* [Goal]: Return each line containing "three".

* [Data section]:

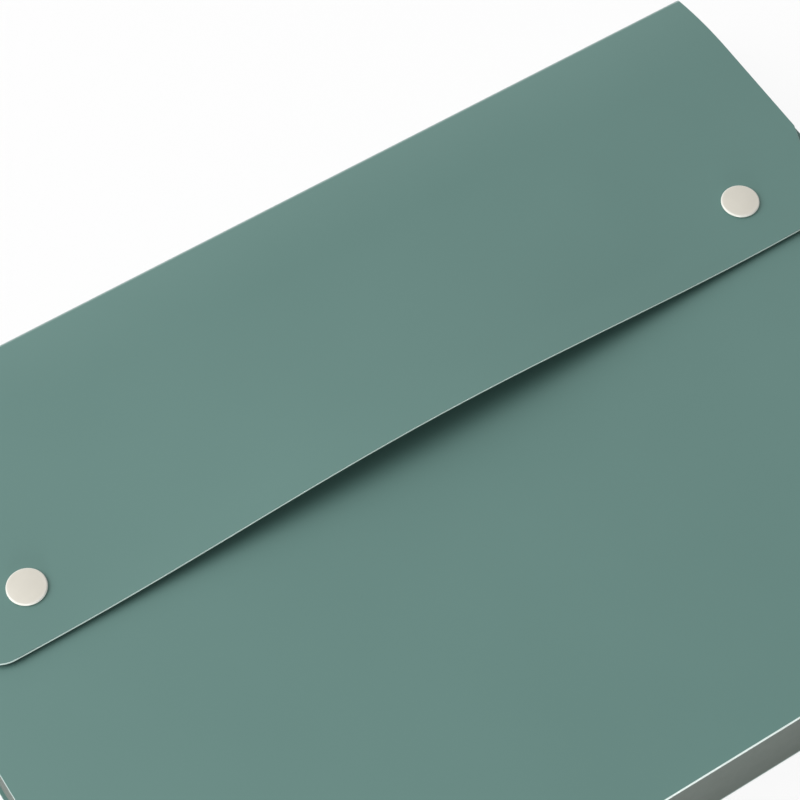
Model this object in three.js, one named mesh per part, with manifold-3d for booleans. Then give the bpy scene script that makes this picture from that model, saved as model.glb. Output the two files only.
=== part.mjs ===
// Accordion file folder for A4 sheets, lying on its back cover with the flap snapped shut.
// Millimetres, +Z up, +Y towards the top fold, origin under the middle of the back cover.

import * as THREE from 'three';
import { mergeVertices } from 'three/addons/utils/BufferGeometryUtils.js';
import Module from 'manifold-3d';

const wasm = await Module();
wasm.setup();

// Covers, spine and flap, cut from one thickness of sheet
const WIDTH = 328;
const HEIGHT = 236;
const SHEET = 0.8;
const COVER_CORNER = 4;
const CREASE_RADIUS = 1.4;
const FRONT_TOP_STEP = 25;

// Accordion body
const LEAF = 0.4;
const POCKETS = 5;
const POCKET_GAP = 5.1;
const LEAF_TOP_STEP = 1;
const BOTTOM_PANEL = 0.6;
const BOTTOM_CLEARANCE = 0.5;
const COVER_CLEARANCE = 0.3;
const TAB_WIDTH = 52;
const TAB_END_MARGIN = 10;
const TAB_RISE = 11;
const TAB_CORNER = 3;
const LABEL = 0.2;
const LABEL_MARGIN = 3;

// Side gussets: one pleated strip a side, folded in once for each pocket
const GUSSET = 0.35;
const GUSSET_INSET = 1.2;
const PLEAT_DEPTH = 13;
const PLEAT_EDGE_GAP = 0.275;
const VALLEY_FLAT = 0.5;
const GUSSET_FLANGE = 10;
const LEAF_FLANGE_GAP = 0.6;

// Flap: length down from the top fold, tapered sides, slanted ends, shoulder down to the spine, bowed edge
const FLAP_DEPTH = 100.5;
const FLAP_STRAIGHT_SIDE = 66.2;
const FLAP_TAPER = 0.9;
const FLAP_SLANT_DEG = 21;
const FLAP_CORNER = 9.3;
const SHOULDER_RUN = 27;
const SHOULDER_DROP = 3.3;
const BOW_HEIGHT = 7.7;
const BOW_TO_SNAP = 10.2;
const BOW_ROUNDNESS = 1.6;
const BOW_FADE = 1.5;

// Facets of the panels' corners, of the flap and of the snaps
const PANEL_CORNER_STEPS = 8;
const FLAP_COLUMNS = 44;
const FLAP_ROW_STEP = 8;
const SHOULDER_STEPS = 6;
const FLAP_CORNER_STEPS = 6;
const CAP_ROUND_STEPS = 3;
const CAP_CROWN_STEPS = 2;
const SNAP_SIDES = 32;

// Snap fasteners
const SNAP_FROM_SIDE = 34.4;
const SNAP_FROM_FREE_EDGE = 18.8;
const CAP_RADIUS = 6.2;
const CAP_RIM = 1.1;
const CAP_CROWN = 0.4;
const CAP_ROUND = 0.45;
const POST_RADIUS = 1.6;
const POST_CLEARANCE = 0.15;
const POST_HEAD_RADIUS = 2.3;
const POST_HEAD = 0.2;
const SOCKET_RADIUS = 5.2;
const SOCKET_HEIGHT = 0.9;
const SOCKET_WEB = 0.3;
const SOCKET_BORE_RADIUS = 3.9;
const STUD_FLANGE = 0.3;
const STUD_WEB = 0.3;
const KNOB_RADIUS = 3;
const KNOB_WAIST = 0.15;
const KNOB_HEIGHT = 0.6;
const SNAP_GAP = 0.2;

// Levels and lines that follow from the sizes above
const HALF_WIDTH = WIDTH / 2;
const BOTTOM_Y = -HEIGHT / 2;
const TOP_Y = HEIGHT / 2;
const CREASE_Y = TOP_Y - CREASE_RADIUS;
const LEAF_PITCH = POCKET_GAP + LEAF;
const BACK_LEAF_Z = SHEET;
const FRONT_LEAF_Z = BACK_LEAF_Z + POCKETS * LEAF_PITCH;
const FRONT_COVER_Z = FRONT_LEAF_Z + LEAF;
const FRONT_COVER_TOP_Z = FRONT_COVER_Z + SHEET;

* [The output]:
Model this object in three.js, one named mesh per part, with manifold-3d for booleans. Then give the bpy scene script that makes this picture from that model, saved as model.glb. Output the two files only.
import * as THREE from 'three';
import { mergeVertices } from 'three/addons/utils/BufferGeometryUtils.js';